### Written task
Your task is to quote the material that follows, in full and exactly.

"""

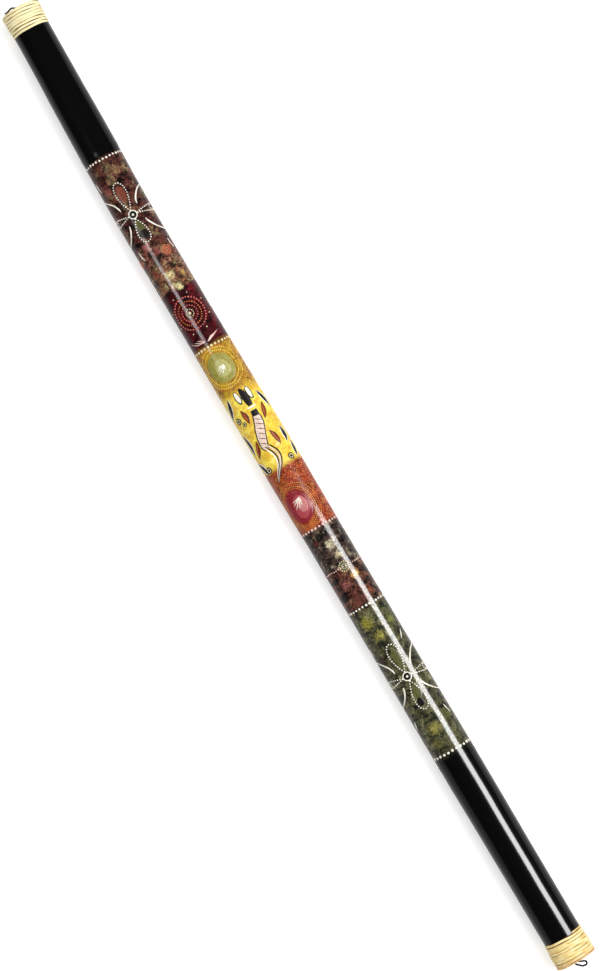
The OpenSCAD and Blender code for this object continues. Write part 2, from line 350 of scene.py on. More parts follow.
# Bands of the painted culm: where each starts, its dark, its light and its dabbed colour, and
# how coarsely it is sponged.
BANDS = [
    (-600, "#050505", "#070607", "#070707", 0.0),
    (-409, "#120C0C", "#683A33", "#AE9468", 1.0),
    (-299, "#1C1110", "#864A40", "#C49474", 1.0),
    (-277, "#2C1B16", "#A06C50", "#E2D49C", 1.0),
    (-247, "#19080A", "#54161E", "#84222C", 0.6),
    (-173.5, "#8A5A20", "#C0942E", "#DCBC48", 0.4),
    (-117, "#DDAE3A", "#F4DE54", "#FAF07C", 0.2),
    (-22.5, "#74261C", "#AA4630", "#D07C38", 0.5),
    (55, "#12100F", "#5A4640", "#C4B696", 1.0),
    (106, "#141010", "#744438", "#B88E6A", 1.0),
    (154.5, "#1D1E19", "#626042", "#A09C70", 1.0),
    (336.5, "#050505", "#070607", "#070707", 0.0),
]
BAND_EDGE = 1.5                 # millimetres over which one band fades into the next
EDGE_WANDER = 3                 # millimetres by which the edge of a band wanders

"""

### Solution
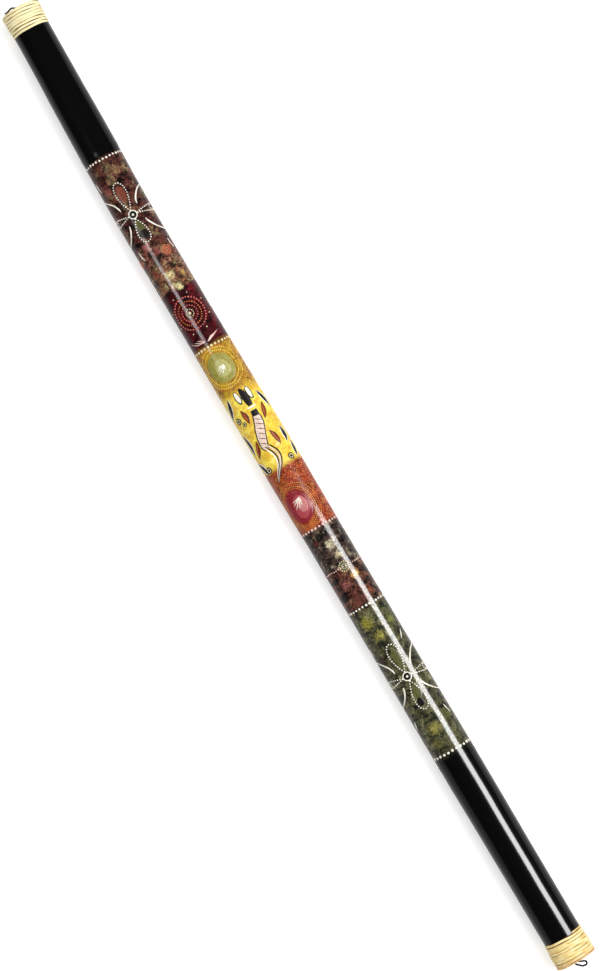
The OpenSCAD and Blender code for this object continues. Write part 2, from line 350 of scene.py on. More parts follow.
# Bands of the painted culm: where each starts, its dark, its light and its dabbed colour, and
# how coarsely it is sponged.
BANDS = [
    (-600, "#050505", "#070607", "#070707", 0.0),
    (-409, "#120C0C", "#683A33", "#AE9468", 1.0),
    (-299, "#1C1110", "#864A40", "#C49474", 1.0),
    (-277, "#2C1B16", "#A06C50", "#E2D49C", 1.0),
    (-247, "#19080A", "#54161E", "#84222C", 0.6),
    (-173.5, "#8A5A20", "#C0942E", "#DCBC48", 0.4),
    (-117, "#DDAE3A", "#F4DE54", "#FAF07C", 0.2),
    (-22.5, "#74261C", "#AA4630", "#D07C38", 0.5),
    (55, "#12100F", "#5A4640", "#C4B696", 1.0),
    (106, "#141010", "#744438", "#B88E6A", 1.0),
    (154.5, "#1D1E19", "#626042", "#A09C70", 1.0),
    (336.5, "#050505", "#070607", "#070707", 0.0),
]
BAND_EDGE = 1.5                 # millimetres over which one band fades into the next
EDGE_WANDER = 3                 # millimetres by which the edge of a band wanders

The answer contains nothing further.